I have not found my groove to write in the blog lately, not because I have no ideas, but because I have so many, they are like pop rock candy. (I wrote an article for the Colorado Retreat Blog, though).
I’m still searching after our back to school rhythm, however, we are liking what we do when we do it, and I count that as gain. We are undergoing good changes this year. I see how I’m evolving, maturing, and though it’s still kind of crazy here, it’s full of life.
I’m trying to find a time a week for our translation project. In fact, I have already emailed the participants to see if we can inject some vitality to that google document, and see added translated parts. I enjoy my role as translator “chief”. I am solving problems and doubts others note for me. I’m enjoy those challenges, it’s like the Sherlock Holmes of language, plus the added expectation of saying it in style too. When we translate, we have much more than the translated sentence the readers will see on paper, we forget we have pondered about all text, specially some sentences and concepts, and it’s easy to believe all that extra is not there in the final product. We eat the fruit, peel and all, we serve you the smoothie. We hope we made it as nutritious as the fruit, and we don’t want it to taste yuck because we loaded it too much, but we don’t also want it to end up watered down and altered like Capri Sun sugary juice.
I want to tell you about my friends. Lovely friends I have: on FB, at the forum, in life, in the books I read. They heal my wounds, share with me, care for me, let me in their lives with love, respect, gentle guidance. They are a blessing. Life is so good. (I was going to write more but I run out of words… for now! 🙂 -oh, dear, I have to tell you how much Heather and I laughed at my way of saying Yosemite ( I said Yo -seh- mite like a mite, and never knew it rhymes with proximity, as in /joʊˈsɛmɨti/ yoh-sem-it-ee.

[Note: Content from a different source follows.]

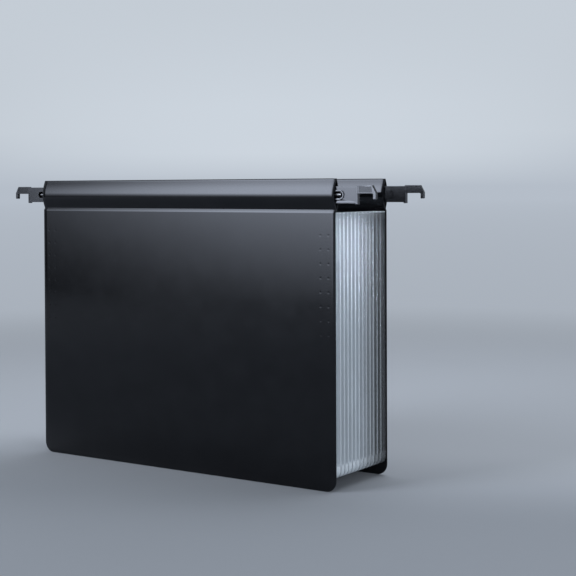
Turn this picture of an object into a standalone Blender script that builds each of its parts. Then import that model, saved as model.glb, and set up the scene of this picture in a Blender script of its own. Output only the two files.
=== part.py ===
"""Expanding file with hanging rails.

Two plastic cover sheets are folded over at the top into sleeves. A steel rod with a moulded hook
plate on each end runs through each sleeve, so that the file hangs on a drawer's rails. Between
the covers stand twelve divider sheets. A pleated film closes each of the thirteen pockets at the
left, the bottom and the right, and lets the pocket open and close.

The origin is on the floor at the middle of the file. X runs along the rods, Z is up, and the
front cover is on the -Y side. All sizes are in metres.
"""

import math

import bmesh
import bpy

# Cover sheets
COVER_WIDTH = 0.330
COVER_HEIGHT = 0.260
COVER_THICKNESS = 0.0009
COVER_CORNER_RADIUS = 0.010

# Stack of pockets, as the file stands at rest
POCKET_COUNT = 13
FILE_DEPTH = 0.0843
END_POCKET_DEPTH = 0.0083

# Sleeve folded at the top of each cover
SLEEVE_HEIGHT = 0.026
SLEEVE_THICKNESS = 0.008
SLEEVE_SET_BACK = 0.0022
SLEEVE_FOLD_GAP = 0.0001
SLEEVE_FOOT_HEIGHT = 0.0021

# Pleated film of the pockets
FILM_THICKNESS = 0.0004
PLEAT_DEPTH = 0.011
PLEAT_INSET = 0.001
PLEAT_CORNER_RADIUS = 0.014
PLEAT_FLOOR_GAP = 0.010
PLEAT_FOLD_WIDTH = 0.0006
FLANGE_WIDTH = 0.0132

# Divider sheets
DIVIDER_THICKNESS = 0.0005
DIVIDER_TOP_DROP = 0.0055

# Steel rod in each sleeve
ROD_DIAMETER = 0.0032
ROD_REACH = 0.005

# Hook plate on each end of a rod
HOOK_PLATE_REACH = 0.0213
HOOK_PLATE_HEIGHT = 0.014
HOOK_PLATE_THICKNESS = 0.0034
HOOK_TAIL_LENGTH = 0.018
HOOK_FOOT_WIDTH = 0.0023
HOOK_FOOT_DROP = 0.0009
HOOK_NOTCH_WIDTH = 0.0142
HOOK_ARM_HEIGHT = 0.0068
HOOK_ARM_RISE = 0.0007
HOOK_ARM_ROOT = 0.0018
HOOK_ARM_THICKNESS = 0.0029
HOOK_LIP_WIDTH = 0.0029
HOOK_LIP_DROP = 0.0047
HOOK_NOSE_WIDTH = 0.0034
HOOK_NOSE_HEIGHT = 0.006
HOOK_FILLET_RADIUS = 0.0008
HOOK_SLOT_HEIGHT = 0.006
HOOK_SLOT_REACH = 0.0072
HOOK_SLOT_TAIL = 0.004
HOOK_RIM_WIDTH = 0.0009
HOOK_RIM_THICKNESS = 0.0046

# Clearances
FIT_GAP = 0.0003
ROD_CLEARANCE = 0.0002
CUT_OVERRUN = 0.001

# Facets of the rounded shapes
CORNER_STEPS = 7
SLEEVE_STEPS = 12
FOLD_STEPS = 6
FILLET_STEPS = 3
ROD_SIDES = 20
SMOOTH_ANGLE = math.radians(32)

# Places that follow from the sizes
HALF_WIDTH = COVER_WIDTH / 2
INNER_FACE = FILE_DEPTH / 2 - COVER_THICKNESS
CREASE_LEVEL = COVER_HEIGHT - SLEEVE_HEIGHT
PLEAT_TOP = CREASE_LEVEL - SLEEVE_FOOT_HEIGHT - FIT_GAP
PLEAT_HALF_WIDTH = HALF_WIDTH - PLEAT_INSET
DIVIDER_TOP = PLEAT_TOP - DIVIDER_TOP_DROP
INNER_PITCH = 2 * (INNER_FACE - END_POCKET_DEPTH) / (POCKET_COUNT - 2)

FOLD_RADIUS = COVER_THICKNESS + SLEEVE_FOLD_GAP
FOLD_LEVEL = COVER_HEIGHT - FOLD_RADIUS
RAIL_LEVEL = (CREASE_LEVEL + FOLD_LEVEL) / 2
RAIL_OFFSET = FILE_DEPTH / 2 - SLEEVE_SET_BACK


def clear_scene():
    """Remove what the scene holds."""
    for old in list(bpy.data.objects):
        bpy.data.objects.remove(old)


def finish_material(name, colour, roughness, metallic=0.0, alpha=1.0):
    """A Principled material for one kind of sub-part."""
    material = bpy.data.materials.new(name)
    material.use_nodes = True
    shader = material.node_tree.nodes["Principled BSDF"]
    shader.inputs["Base Color"].default_value = (*colour, 1.0)
    shader.inputs["Roughness"].default_value = roughness
    shader.inputs["Metallic"].default_value = metallic
    shader.inputs["Alpha"].default_value = alpha
    return material


def add_object(name, points, faces, material, location=(0.0, 0.0, 0.0)):
    """One object from points and faces, with its faces turned outward and round parts smooth."""
    mesh = bpy.data.meshes.new(name)
    mesh.from_pydata(points, [], faces)
    shape = bmesh.new()
    shape.from_mesh(mesh)
    bmesh.ops.recalc_face_normals(shape, faces=shape.faces)
    shape.to_mesh(mesh)
    shape.free()
    mesh.shade_smooth()
    mesh.set_sharp_from_angle(angle=SMOOTH_ANGLE)
    mesh.materials.append(material)
    piece = bpy.data.objects.new(name, mesh)
    piece.location = location
    bpy.context.collection.objects.link(piece)
    return piece


def extruded(outline, near, far):
    """Points and faces of an XZ outline that runs from near to far along Y."""
    count = len(outline)
    points = [(x, near, z) for x, z in outline] + [(x, far, z) for x, z in outline]
    faces = [tuple(range(count)), tuple(reversed(range(count, 2 * count)))]
    for i in range(count):
        j = (i + 1) % count
        faces.append((i, i + count, j + count, j))
    return points, faces


def sheet_path(half_width, bottom, top, radius):
    """The U-shaped edge of a sheet, from its top left corner round to its top right corner.

    Each entry is a point (x, z) and the direction that points into the sheet there.
    """
    level = bottom + radius
    path = [((-half_width, top), (1.0, 0.0))]
    for side, start in ((-1, math.pi), (1, 1.5 * math.pi)):
        centre = side * (half_width - radius)
        for step in range(CORNER_STEPS + 1):
            angle = start + 0.5 * math.pi * step / CORNER_STEPS
            outward = (math.cos(angle), math.sin(angle))
            point = (centre + radius * outward[0], level + radius * outward[1])
            path.append((point, (-outward[0], -outward[1])))
    path.append(((half_width, top), (-1.0, 0.0)))
    return path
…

On books, reads, and how I view them this year -for the girls and for myself-, I have lots of unedited pages in my head. To spear you from them, I’d just say I may have earned the title of leaving 600 pages books half unread (or half read, if you see the bottle half full!) Are they bad books?, not at all. Am I an inconstant reader? (maybe I am). My explanation (which could very well be pure reader denial, -insert nervous laughter here-, is that some books don’t have what I need right now (I’m not talking about a spoil taste, bent on consuming, but a genuine lack of existential momentum (I even wowed myself with those two words together). I’m writing in a mischievous mood, yet that thought is serious, I’m not finding I have to finish what I start, but put more care in the selection process. Sometimes you have to live half way through a book to realize you are putting it away. I’m glad it’s different with people, aren’t you? I married my husband for life. My friends are also for life. I’m also glad it’s different with Him. Our Lord will never turn His back on any of us. I’m running the christian race for life. Whenever I’m down, I remember at the end there is that crown of life waiting for, yes, miss “nobody” unworthy me-.